* REQUIREMENT: Copy out all of the material exactly.

* EXTRACTED ENTRIES:
╔══
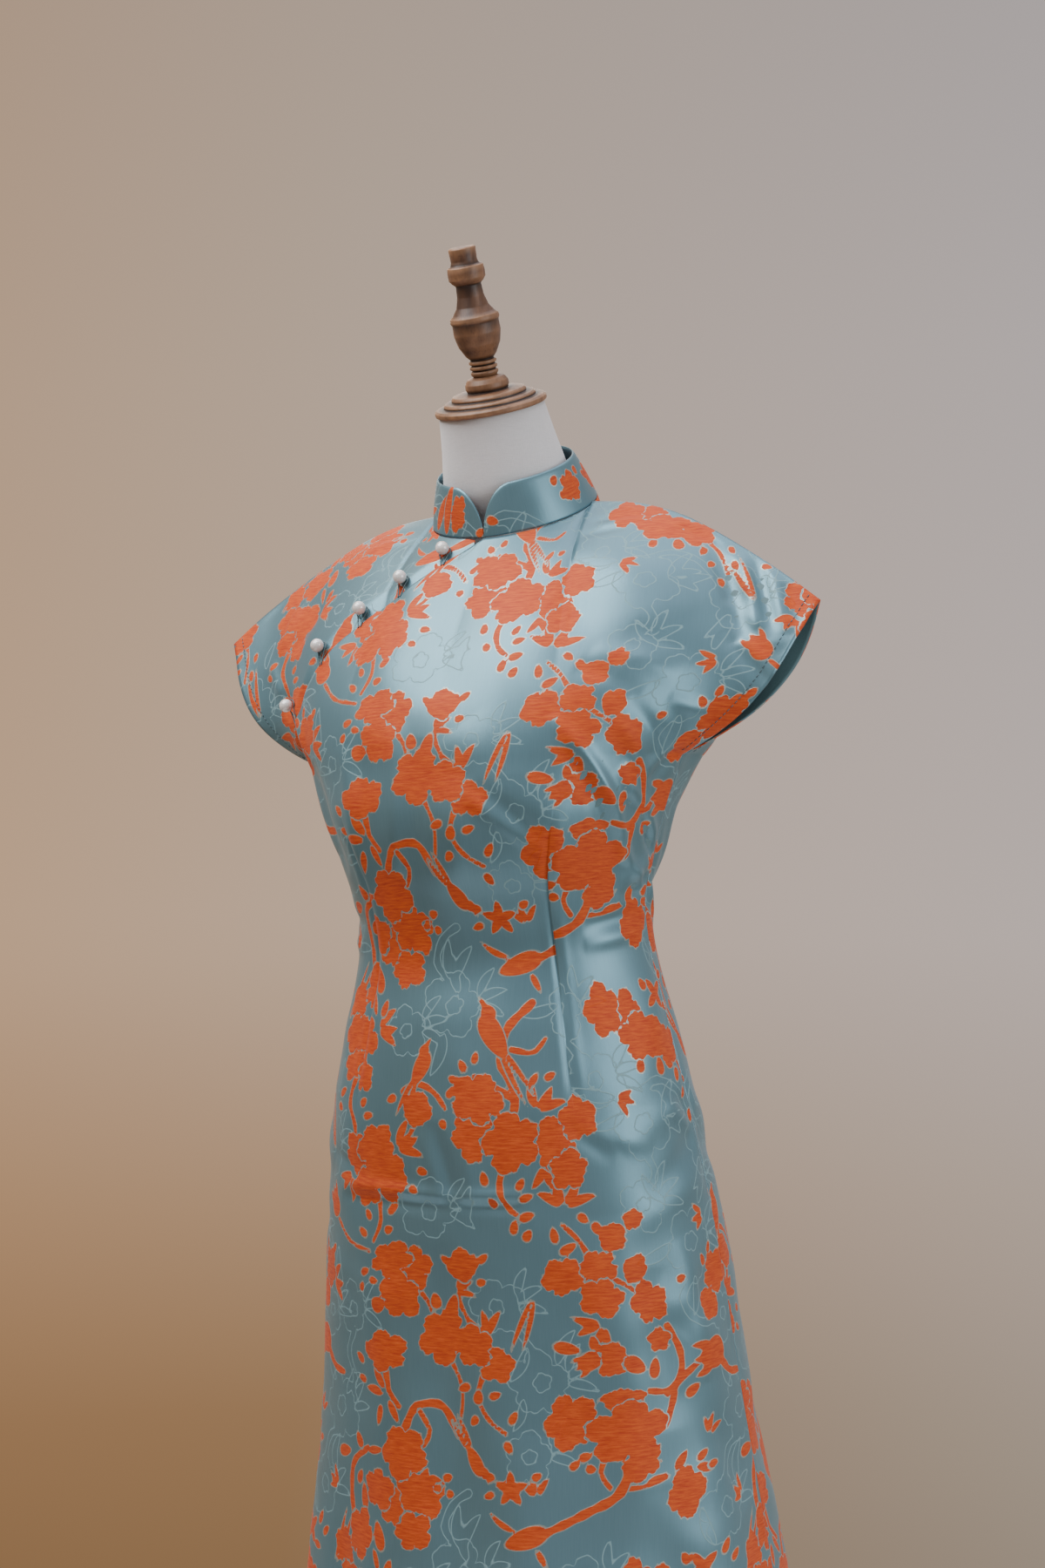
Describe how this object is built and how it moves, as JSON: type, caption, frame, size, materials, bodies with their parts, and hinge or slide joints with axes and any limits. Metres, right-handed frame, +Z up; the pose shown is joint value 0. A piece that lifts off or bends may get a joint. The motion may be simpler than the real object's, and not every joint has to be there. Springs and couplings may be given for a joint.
{
  "type": "cheongsam dress on dress form",
  "caption": "Fitted cap-sleeved dress with a standing collar and slanting chest opening, worn by a limbless dress form on a round wooden stand.",
  "frame": {"origin": "on the floor, under the middle of the whole object", "axes": "+Z up, the front of the dress faces -Y, the wearer's left is +X"},
  "size_m": [0.5226, 0.3446, 1.5735],
  "materials": {
    "satin_teal": "teal satin jacquard with orange flowers, soft sheen",
    "pearl": "pearly white gloss",
    "linen_white": "plain white linen, matte",
    "walnut": "dark walnut stain with rubbed, semi-gloss highlights"
  },
  "bodies": {
    "root": {"front_outer": "satin_teal", "front_small": "satin_teal", "back": "satin_teal", "collar": "satin_teal", "button_1": "pearl", "button_2": "pearl", "button_3": "pearl", "button_4": "pearl", "button_5": "pearl", "form_torso": "linen_white", "neck_cap": "walnut", "finial": "walnut", "pole": "walnut", "base": "walnut"}
  },
  "joints": []
}
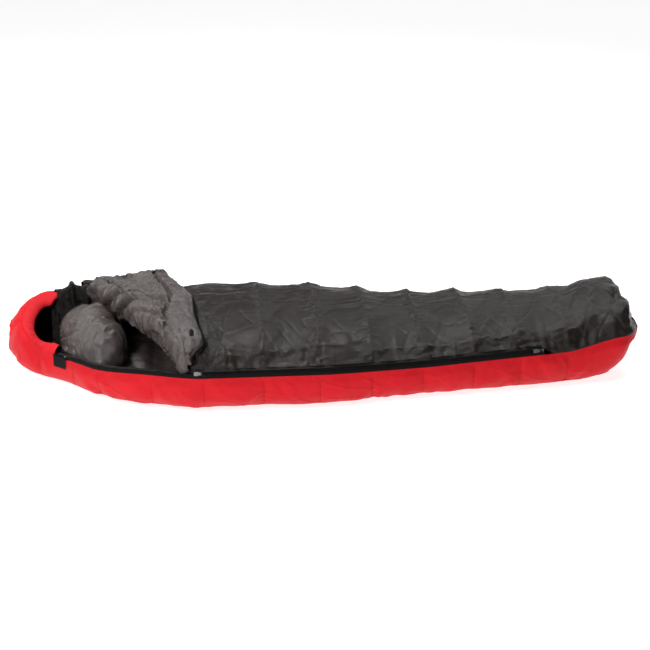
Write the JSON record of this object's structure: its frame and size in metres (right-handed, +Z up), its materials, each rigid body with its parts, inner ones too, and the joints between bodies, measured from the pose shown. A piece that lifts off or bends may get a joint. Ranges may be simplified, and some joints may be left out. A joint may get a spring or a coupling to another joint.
{
  "type": "mummy sleeping bag",
  "caption": "Hooded mummy sleeping bag with a side zip, lying flat, its top panel unzipped at the neck and folded back as a flap; zip sliders, closing tab and cord locks move.",
  "frame": {"origin": "on the ground under the middle of the bag's bounding box", "axes": "+X from the hood to the foot, +Y away from the zip side, +Z up"},
  "size_m": [2.12, 0.7631, 0.3114],
  "materials": {
    "red_shell": "soft sheen nylon",
    "charcoal_shell": "soft sheen nylon",
    "grey_liner": "glossy nylon",
    "black_lining": "matt nylon",
    "filling": "soft fibre",
    "black_tape": "woven tape",
    "hook_and_loop": "matt pile",
    "coil": "satin nylon",
    "bare_metal": "satin nickel",
    "lock_plastic": "satin",
    "spring_steel": "bright"
  },
  "bodies": {
    "bag": {"bottom_outer_shell": "red_shell", "hood_outer_shell": "red_shell", "foot_box_lower_shell": "red_shell", "top_outer_shell": "charcoal_shell", "foot_box_upper_shell": "charcoal_shell", "bottom_liner": "grey_liner", "top_liner": "grey_liner", "top_fold_facing": "grey_liner", "foot_box_liner": "grey_liner", "lower_draft_collar": "grey_liner", "zip_draft_tube": "grey_liner", "hood_lining": "black_lining", "hood_rim_channel": "black_lining", "hood_lock_anchor": "black_lining", "bottom_fill_chambers": "filling", "top_fill_chambers": "filling", "hood_fill": "filling", "foot_box_fill": "filling", "zip_lower_tape": "black_tape", "zip_upper_tape": "black_tape", "tab_loop_patch": "hook_and_loop", "zip_lower_coil": "coil", "zip_upper_coil": "coil", "zip_head_stop": "bare_metal", "zip_foot_stop": "bare_metal", "hood_lock_barrel": "lock_plastic", "hood_lock_spring": "spring_steel"},
    "flap": {"flap_outer_shell": "charcoal_shell", "flap_fill_chambers": "filling", "flap_liner": "grey_liner", "flap_fold_facing": "grey_liner", "flap_draft_tube": "grey_liner", "flap_gathered_channel": "grey_liner", "flap_zip_tape": "black_tape", "flap_zip_coil": "coil", "collar_lock_barrel": "lock_plastic", "collar_lock_spring": "spring_steel"},
    "collar_button": {"collar_lock_button": "lock_plastic"},
    "hood_button": {"hood_lock_button": "lock_plastic"},
    "head_slider": {"head_slider_body": "bare_metal", "head_slider_bridge": "bare_metal"},
    "head_link": {"head_pull_link": "bare_metal"},
    "head_pull": {"head_puller": "bare_metal"},
    "foot_slider": {"foot_slider_body": "bare_metal", "foot_slider_bridge": "bare_metal"},
    "foot_link": {"foot_pull_link": "bare_metal"},
    "foot_pull": {"foot_puller": "bare_metal"},
    "tab": {"zip_tab_strap": "black_tape", "tab_hook_patch": "hook_and_loop"}
  },
  "joints": [
    {"name": "flap_fold", "type": "hinge", "parent": "bag", "child": "flap", "pos_m": [-0.46432, -0.33, 0.256], "axis": [0.4992, -0.8665, 0], "range_deg": [0, 150]},
    {"name": "collar_lock_press", "type": "slide", "parent": "flap", "child": "collar_button", "axis": [0, 0, -1], "range_m": [0, 0.0035], "stiffness_N_per_m": 400, "springref_m": -0.002, "deforming": ["collar_lock_spring"]},
    {"name": "hood_lock_press", "type": "slide", "parent": "bag", "child": "hood_button", "axis": [0, 0, -1], "range_m": [0, 0.0035], "stiffness_N_per_m": 400, "springref_m": -0.002, "deforming": ["hood_lock_spring"]},
    {"name": "head_slider_travel", "type": "slide", "parent": "bag", "child": "head_slider", "axis": [0.9998, 0.0187, -0.005], "range_m": [0, 0.36]},
    {"name": "head_link_swing", "type": "hinge", "parent": "head_slider", "child": "head_link", "pos_m": [-0.4279, -0.37357, 0.15842], "axis": [0.0044, -0.4695, -0.8829], "range_deg": [0, 140]},
    {"name": "head_puller_turn", "type": "hinge", "parent": "head_link", "child": "head_pull", "pos_m": [-0.4129, -0.37329, 0.15835], "axis": [0.0189, -0.8827, 0.4695], "range_deg": [-50, 50]},
    {"name": "foot_slider_travel", "type": "slide", "parent": "bag", "child": "foot_slider", "axis": [-0.992, -0.123, -0.029], "range_m": [0, 0.36]},
    {"name": "foot_link_swing", "type": "hinge", "parent": "foot_slider", "child": "foot_link", "pos_m": [0.69251, -0.26266, 0.15901], "axis": [0.0837, -0.4678, -0.8798], "range_deg": [0, 140]},
    {"name": "foot_puller_turn", "type": "hinge", "parent": "foot_link", "child": "foot_pull", "pos_m": [0.70739, -0.26081, 0.15945], "axis": [0.0947, -0.8752, 0.4744], "range_deg": [-50, 50]},
    {"name": "zip_tab_fold", "type": "hinge", "parent": "bag", "child": "tab", "pos_m": [-0.905, -0.11545, 0.13114], "axis": [-0.7601, 0.6498, -0.0003], "range_deg": [0, 110]}
  ]
}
╚══
* RESULT:
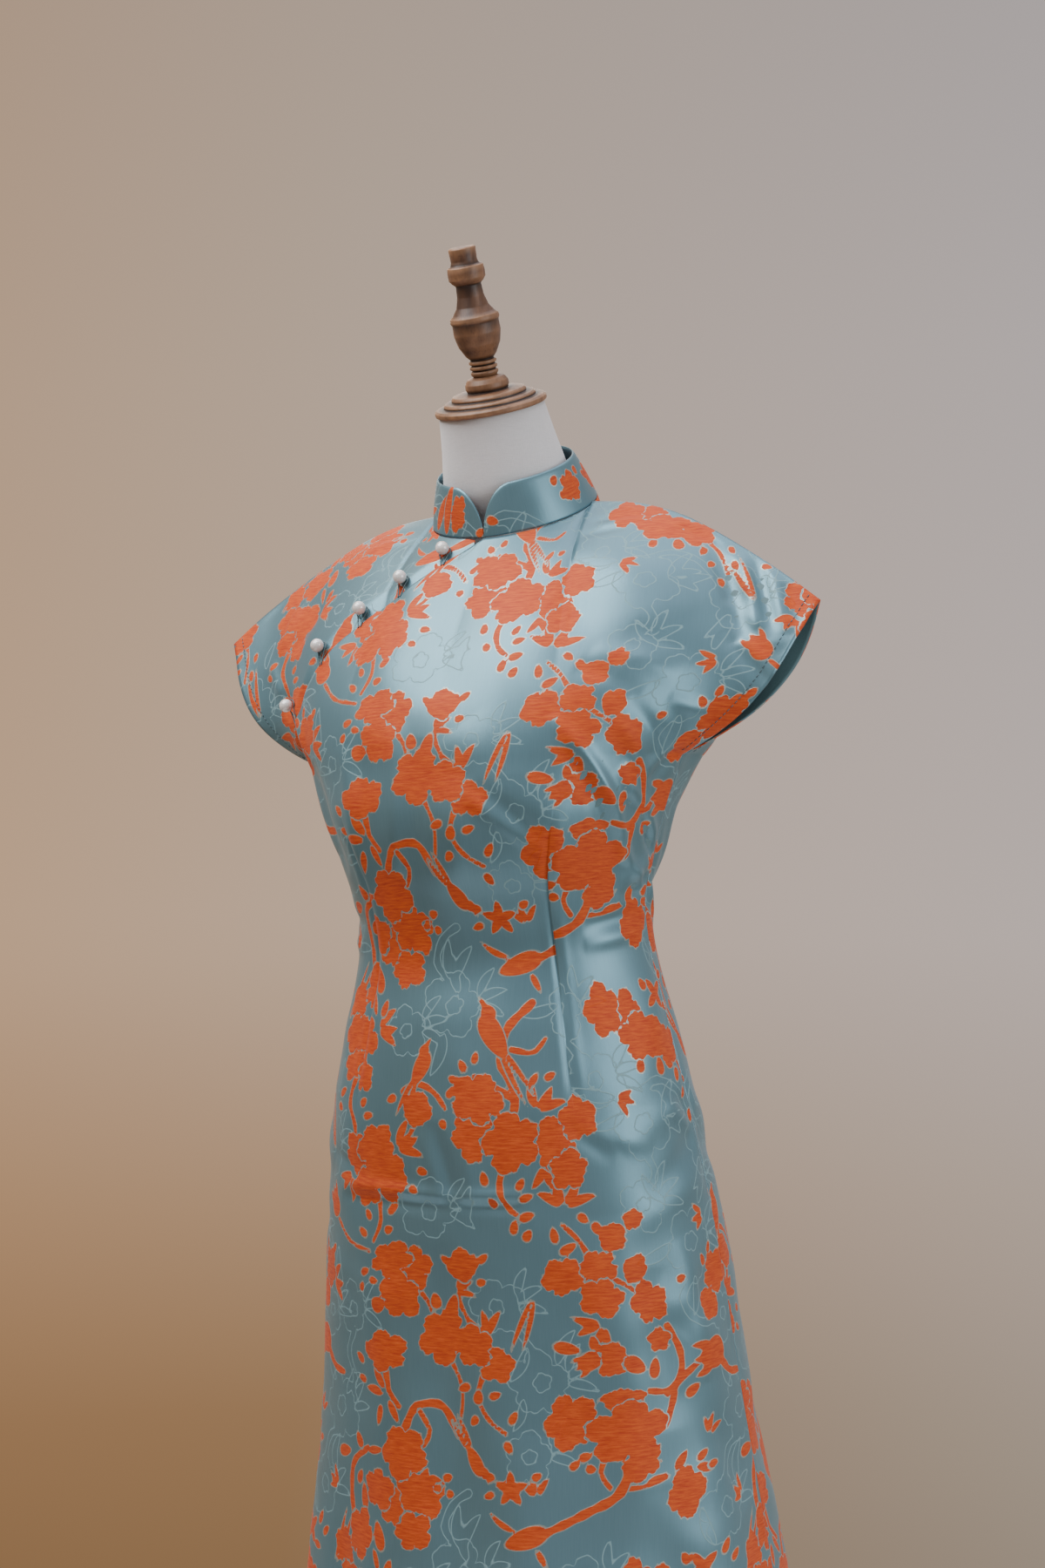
Describe how this object is built and how it moves, as JSON: type, caption, frame, size, materials, bodies with their parts, and hinge or slide joints with axes and any limits. Metres, right-handed frame, +Z up; the pose shown is joint value 0. A piece that lifts off or bends may get a joint. The motion may be simpler than the real object's, and not every joint has to be there. Springs and couplings may be given for a joint.
{
  "type": "cheongsam dress on dress form",
  "caption": "Fitted cap-sleeved dress with a standing collar and slanting chest opening, worn by a limbless dress form on a round wooden stand.",
  "frame": {"origin": "on the floor, under the middle of the whole object", "axes": "+Z up, the front of the dress faces -Y, the wearer's left is +X"},
  "size_m": [0.5226, 0.3446, 1.5735],
  "materials": {
    "satin_teal": "teal satin jacquard with orange flowers, soft sheen",
    "pearl": "pearly white gloss",
    "linen_white": "plain white linen, matte",
    "walnut": "dark walnut stain with rubbed, semi-gloss highlights"
  },
  "bodies": {
    "root": {"front_outer": "satin_teal", "front_small": "satin_teal", "back": "satin_teal", "collar": "satin_teal", "button_1": "pearl", "button_2": "pearl", "button_3": "pearl", "button_4": "pearl", "button_5": "pearl", "form_torso": "linen_white", "neck_cap": "walnut", "finial": "walnut", "pole": "walnut", "base": "walnut"}
  },
  "joints": []
}
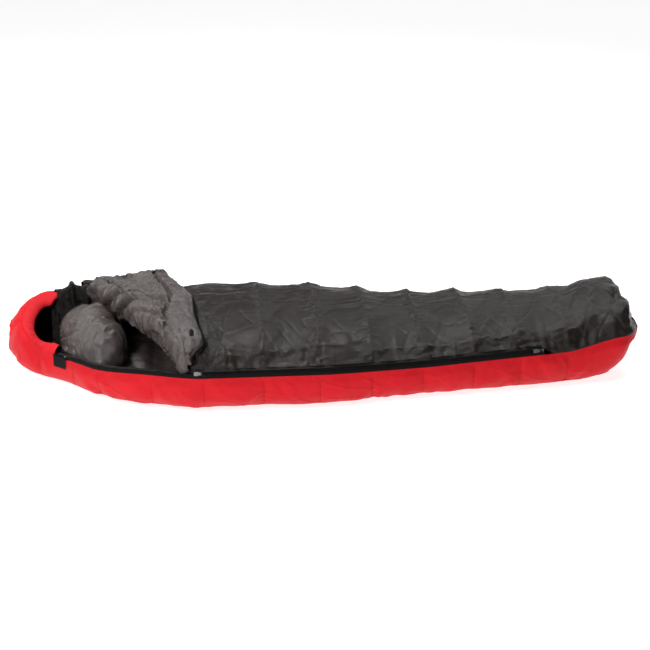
Write the JSON record of this object's structure: its frame and size in metres (right-handed, +Z up), its materials, each rigid body with its parts, inner ones too, and the joints between bodies, measured from the pose shown. A piece that lifts off or bends may get a joint. Ranges may be simplified, and some joints may be left out. A joint may get a spring or a coupling to another joint.
{
  "type": "mummy sleeping bag",
  "caption": "Hooded mummy sleeping bag with a side zip, lying flat, its top panel unzipped at the neck and folded back as a flap; zip sliders, closing tab and cord locks move.",
  "frame": {"origin": "on the ground under the middle of the bag's bounding box", "axes": "+X from the hood to the foot, +Y away from the zip side, +Z up"},
  "size_m": [2.12, 0.7631, 0.3114],
  "materials": {
    "red_shell": "soft sheen nylon",
    "charcoal_shell": "soft sheen nylon",
    "grey_liner": "glossy nylon",
    "black_lining": "matt nylon",
    "filling": "soft fibre",
    "black_tape": "woven tape",
    "hook_and_loop": "matt pile",
    "coil": "satin nylon",
    "bare_metal": "satin nickel",
    "lock_plastic": "satin",
    "spring_steel": "bright"
  },
  "bodies": {
    "bag": {"bottom_outer_shell": "red_shell", "hood_outer_shell": "red_shell", "foot_box_lower_shell": "red_shell", "top_outer_shell": "charcoal_shell", "foot_box_upper_shell": "charcoal_shell", "bottom_liner": "grey_liner", "top_liner": "grey_liner", "top_fold_facing": "grey_liner", "foot_box_liner": "grey_liner", "lower_draft_collar": "grey_liner", "zip_draft_tube": "grey_liner", "hood_lining": "black_lining", "hood_rim_channel": "black_lining", "hood_lock_anchor": "black_lining", "bottom_fill_chambers": "filling", "top_fill_chambers": "filling", "hood_fill": "filling", "foot_box_fill": "filling", "zip_lower_tape": "black_tape", "zip_upper_tape": "black_tape", "tab_loop_patch": "hook_and_loop", "zip_lower_coil": "coil", "zip_upper_coil": "coil", "zip_head_stop": "bare_metal", "zip_foot_stop": "bare_metal", "hood_lock_barrel": "lock_plastic", "hood_lock_spring": "spring_steel"},
    "flap": {"flap_outer_shell": "charcoal_shell", "flap_fill_chambers": "filling", "flap_liner": "grey_liner", "flap_fold_facing": "grey_liner", "flap_draft_tube": "grey_liner", "flap_gathered_channel": "grey_liner", "flap_zip_tape": "black_tape", "flap_zip_coil": "coil", "collar_lock_barrel": "lock_plastic", "collar_lock_spring": "spring_steel"},
    "collar_button": {"collar_lock_button": "lock_plastic"},
    "hood_button": {"hood_lock_button": "lock_plastic"},
    "head_slider": {"head_slider_body": "bare_metal", "head_slider_bridge": "bare_metal"},
    "head_link": {"head_pull_link": "bare_metal"},
    "head_pull": {"head_puller": "bare_metal"},
    "foot_slider": {"foot_slider_body": "bare_metal", "foot_slider_bridge": "bare_metal"},
    "foot_link": {"foot_pull_link": "bare_metal"},
    "foot_pull": {"foot_puller": "bare_metal"},
    "tab": {"zip_tab_strap": "black_tape", "tab_hook_patch": "hook_and_loop"}
  },
  "joints": [
    {"name": "flap_fold", "type": "hinge", "parent": "bag", "child": "flap", "pos_m": [-0.46432, -0.33, 0.256], "axis": [0.4992, -0.8665, 0], "range_deg": [0, 150]},
    {"name": "collar_lock_press", "type": "slide", "parent": "flap", "child": "collar_button", "axis": [0, 0, -1], "range_m": [0, 0.0035], "stiffness_N_per_m": 400, "springref_m": -0.002, "deforming": ["collar_lock_spring"]},
    {"name": "hood_lock_press", "type": "slide", "parent": "bag", "child": "hood_button", "axis": [0, 0, -1], "range_m": [0, 0.0035], "stiffness_N_per_m": 400, "springref_m": -0.002, "deforming": ["hood_lock_spring"]},
    {"name": "head_slider_travel", "type": "slide", "parent": "bag", "child": "head_slider", "axis": [0.9998, 0.0187, -0.005], "range_m": [0, 0.36]},
    {"name": "head_link_swing", "type": "hinge", "parent": "head_slider", "child": "head_link", "pos_m": [-0.4279, -0.37357, 0.15842], "axis": [0.0044, -0.4695, -0.8829], "range_deg": [0, 140]},
    {"name": "head_puller_turn", "type": "hinge", "parent": "head_link", "child": "head_pull", "pos_m": [-0.4129, -0.37329, 0.15835], "axis": [0.0189, -0.8827, 0.4695], "range_deg": [-50, 50]},
    {"name": "foot_slider_travel", "type": "slide", "parent": "bag", "child": "foot_slider", "axis": [-0.992, -0.123, -0.029], "range_m": [0, 0.36]},
    {"name": "foot_link_swing", "type": "hinge", "parent": "foot_slider", "child": "foot_link", "pos_m": [0.69251, -0.26266, 0.15901], "axis": [0.0837, -0.4678, -0.8798], "range_deg": [0, 140]},
    {"name": "foot_puller_turn", "type": "hinge", "parent": "foot_link", "child": "foot_pull", "pos_m": [0.70739, -0.26081, 0.15945], "axis": [0.0947, -0.8752, 0.4744], "range_deg": [-50, 50]},
    {"name": "zip_tab_fold", "type": "hinge", "parent": "bag", "child": "tab", "pos_m": [-0.905, -0.11545, 0.13114], "axis": [-0.7601, 0.6498, -0.0003], "range_deg": [0, 110]}
  ]
}